Essas pilhas não são apenas resíduos físicos; são testemunhos de escolhas feitas em nome do lucro imediato, que frequentemente sacrificam a segurança das gerações presentes e futuras. A transformação dessa realidade depende de uma ação conjunta entre governos, empresas e sociedade civil para garantir que a mineração seja conduzida de forma responsável, respeitando os limites do meio ambiente e os direitos das comunidades.
A responsabilidade das mineradoras vai, de fato, muito além do cumprimento de normas regulatórias. É necessário um compromisso real com as comunidades que convivem com os impactos da mineração. Isso inclui transparência nas operações, engajamento comunitário nas decisões e reparação justa para os danos causados. A negligência não pode ser a regra; cada deslizamento, cada contaminação, cada vida transformada deve ser um alerta para mudanças estruturais no setor.

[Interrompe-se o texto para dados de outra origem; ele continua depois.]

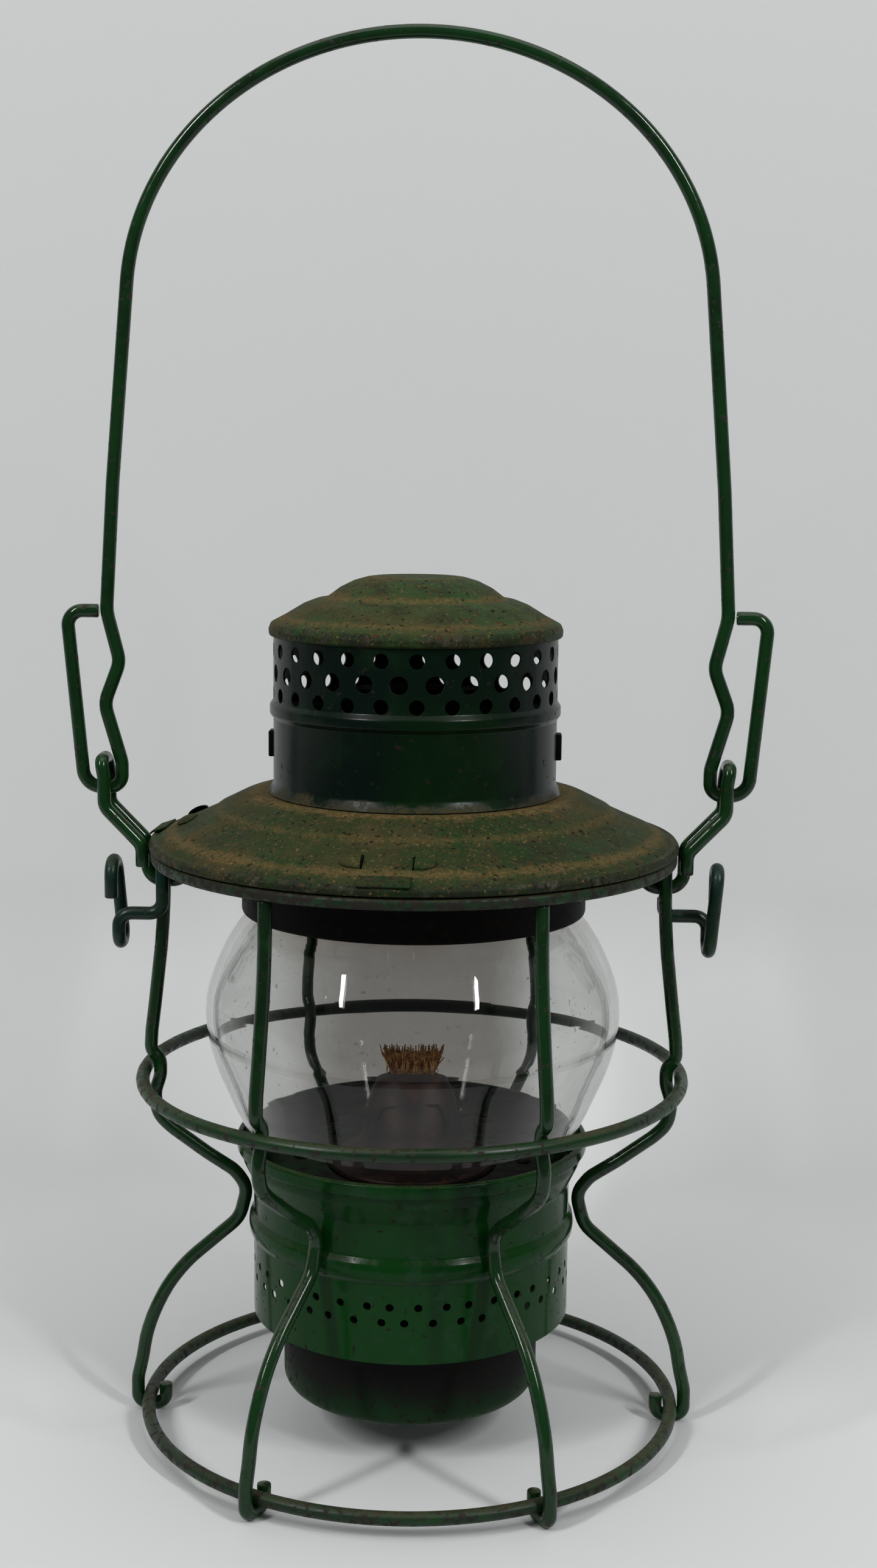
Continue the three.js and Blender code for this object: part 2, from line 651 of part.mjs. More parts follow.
// Bayonet ledge inside the neck, with a gap for each lug of the fount
const holderInnerR = HOLDER_R - SHEET;
const ledgeInnerR = holderInnerR - CLEARANCE - LEDGE_W;
const ledge = revolveClosed([
  [ledgeInnerR, LEDGE_Z - SHEET],
  [holderInnerR - CLEARANCE, LEDGE_Z - SHEET],
  [holderInnerR - CLEARANCE, LEDGE_Z],
  [ledgeInnerR, LEDGE_Z],
], VENT_GROUPS * 2, holderStart);
const lugOuterR = holderInnerR - CLEARANCE - LUG_INSET;
// A block whose outer corners lie on a radius
function lugBlock(span, fromR, toR, lowZ, highZ, angle) {
  const faceR = toR * Math.cos(span / 2);
  const width = toR * Math.sin(span / 2) * 2;
  return box(faceR - fromR, width, highZ - lowZ, (fromR + faceR) / 2, 0, (lowZ + highZ) / 2).rotateZ(angle);
}
const ledgeGaps = around(LUG_COUNT, LUG_TURN).map((angle) => lugBlock(
  LUG_SPAN + LUG_PLAY, ledgeInnerR - CUT_OVERRUN, lugOuterR + CLEARANCE,
  LEDGE_Z - SHEET - CUT_OVERRUN, LEDGE_Z + CUT_OVERRUN, angle,
));
add('bayonet_ledge', cut(ledge, ledgeGaps), paintedGreen);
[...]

Esse novo medo que paira sobre as pilhas de rejeitos não pode ser ignorado. Ele exige das mineradoras um compromisso renovado com a transparência, a sustentabilidade e a justiça social. Não basta minimizar os danos; é preciso construir soluções que tragam segurança e dignidade às pessoas diretamente afetadas e àqueles que herdarão o mundo que deixarmos para trás.
As pilhas de rejeitos são mais do que estruturas físicas; elas simbolizam o legado de um modelo extrativista que, muitas vezes, sacrifica o ambiente e as pessoas em nome do crescimento econômico. O desafio é claro: transformar a mineração em uma atividade que respeite o meio ambiente e priorize o bem-estar humano. Isso não é uma utopia, mas uma necessidade urgente para garantir um futuro em que comunidades e ecossistemas possam coexistir em equilíbrio. As mineradoras têm a responsabilidade de liderar essa transformação, assumindo seu papel não apenas como agentes econômicos, mas como guardiãs do território e da vida que nele habita.